STATED EXERCISE:
Quote the listing below in its entirety.

SOURCE MATERIAL:
● ● ● ● ● ● ●

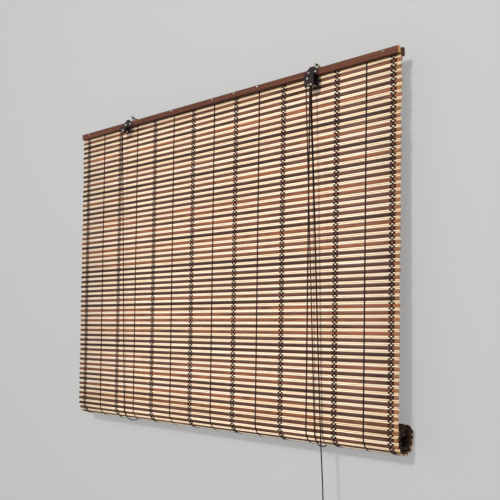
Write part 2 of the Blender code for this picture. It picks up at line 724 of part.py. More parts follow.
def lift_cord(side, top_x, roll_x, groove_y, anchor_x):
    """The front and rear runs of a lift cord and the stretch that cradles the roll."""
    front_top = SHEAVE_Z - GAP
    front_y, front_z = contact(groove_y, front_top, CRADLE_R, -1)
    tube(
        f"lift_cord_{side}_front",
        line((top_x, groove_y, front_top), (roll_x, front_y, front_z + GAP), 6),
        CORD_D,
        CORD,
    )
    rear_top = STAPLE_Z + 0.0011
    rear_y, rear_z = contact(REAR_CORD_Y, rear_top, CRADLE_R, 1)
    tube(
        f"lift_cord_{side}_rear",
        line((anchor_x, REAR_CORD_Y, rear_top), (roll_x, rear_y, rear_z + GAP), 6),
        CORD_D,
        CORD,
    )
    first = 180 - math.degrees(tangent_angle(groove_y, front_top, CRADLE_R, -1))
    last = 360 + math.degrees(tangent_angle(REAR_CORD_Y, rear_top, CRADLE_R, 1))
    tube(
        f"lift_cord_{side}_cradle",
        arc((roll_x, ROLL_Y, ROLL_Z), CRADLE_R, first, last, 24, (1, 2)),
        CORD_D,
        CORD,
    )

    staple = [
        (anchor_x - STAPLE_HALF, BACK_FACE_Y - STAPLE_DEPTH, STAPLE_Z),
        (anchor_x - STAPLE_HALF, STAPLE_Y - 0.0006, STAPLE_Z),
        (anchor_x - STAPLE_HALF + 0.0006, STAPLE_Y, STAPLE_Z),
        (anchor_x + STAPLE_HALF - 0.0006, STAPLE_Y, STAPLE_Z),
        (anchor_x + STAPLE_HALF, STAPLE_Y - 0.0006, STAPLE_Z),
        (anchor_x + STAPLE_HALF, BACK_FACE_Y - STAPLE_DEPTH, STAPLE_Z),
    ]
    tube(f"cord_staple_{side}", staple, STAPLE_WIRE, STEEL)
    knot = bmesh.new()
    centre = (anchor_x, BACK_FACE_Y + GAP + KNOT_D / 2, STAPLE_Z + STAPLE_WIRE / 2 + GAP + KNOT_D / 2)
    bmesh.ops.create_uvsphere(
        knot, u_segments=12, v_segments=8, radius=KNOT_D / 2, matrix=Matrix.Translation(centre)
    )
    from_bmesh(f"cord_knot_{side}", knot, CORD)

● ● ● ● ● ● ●

RIGHT ANSWER:
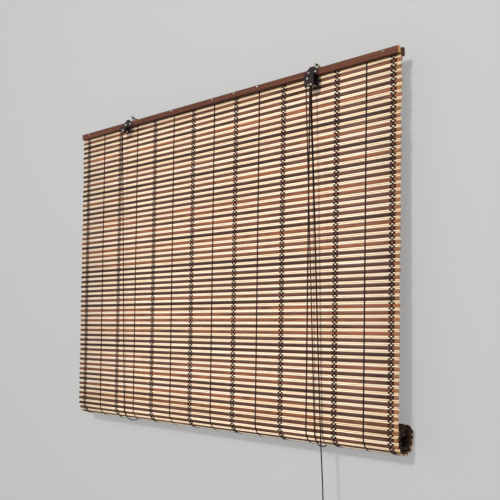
Write part 2 of the Blender code for this picture. It picks up at line 724 of part.py. More parts follow.
def lift_cord(side, top_x, roll_x, groove_y, anchor_x):
    """The front and rear runs of a lift cord and the stretch that cradles the roll."""
    front_top = SHEAVE_Z - GAP
    front_y, front_z = contact(groove_y, front_top, CRADLE_R, -1)
    tube(
        f"lift_cord_{side}_front",
        line((top_x, groove_y, front_top), (roll_x, front_y, front_z + GAP), 6),
        CORD_D,
        CORD,
    )
    rear_top = STAPLE_Z + 0.0011
    rear_y, rear_z = contact(REAR_CORD_Y, rear_top, CRADLE_R, 1)
    tube(
        f"lift_cord_{side}_rear",
        line((anchor_x, REAR_CORD_Y, rear_top), (roll_x, rear_y, rear_z + GAP), 6),
        CORD_D,
        CORD,
    )
    first = 180 - math.degrees(tangent_angle(groove_y, front_top, CRADLE_R, -1))
    last = 360 + math.degrees(tangent_angle(REAR_CORD_Y, rear_top, CRADLE_R, 1))
    tube(
        f"lift_cord_{side}_cradle",
        arc((roll_x, ROLL_Y, ROLL_Z), CRADLE_R, first, last, 24, (1, 2)),
        CORD_D,
        CORD,
    )

    staple = [
        (anchor_x - STAPLE_HALF, BACK_FACE_Y - STAPLE_DEPTH, STAPLE_Z),
        (anchor_x - STAPLE_HALF, STAPLE_Y - 0.0006, STAPLE_Z),
        (anchor_x - STAPLE_HALF + 0.0006, STAPLE_Y, STAPLE_Z),
        (anchor_x + STAPLE_HALF - 0.0006, STAPLE_Y, STAPLE_Z),
        (anchor_x + STAPLE_HALF, STAPLE_Y - 0.0006, STAPLE_Z),
        (anchor_x + STAPLE_HALF, BACK_FACE_Y - STAPLE_DEPTH, STAPLE_Z),
    ]
    tube(f"cord_staple_{side}", staple, STAPLE_WIRE, STEEL)
    knot = bmesh.new()
    centre = (anchor_x, BACK_FACE_Y + GAP + KNOT_D / 2, STAPLE_Z + STAPLE_WIRE / 2 + GAP + KNOT_D / 2)
    bmesh.ops.create_uvsphere(
        knot, u_segments=12, v_segments=8, radius=KNOT_D / 2, matrix=Matrix.Translation(centre)
    )
    from_bmesh(f"cord_knot_{side}", knot, CORD)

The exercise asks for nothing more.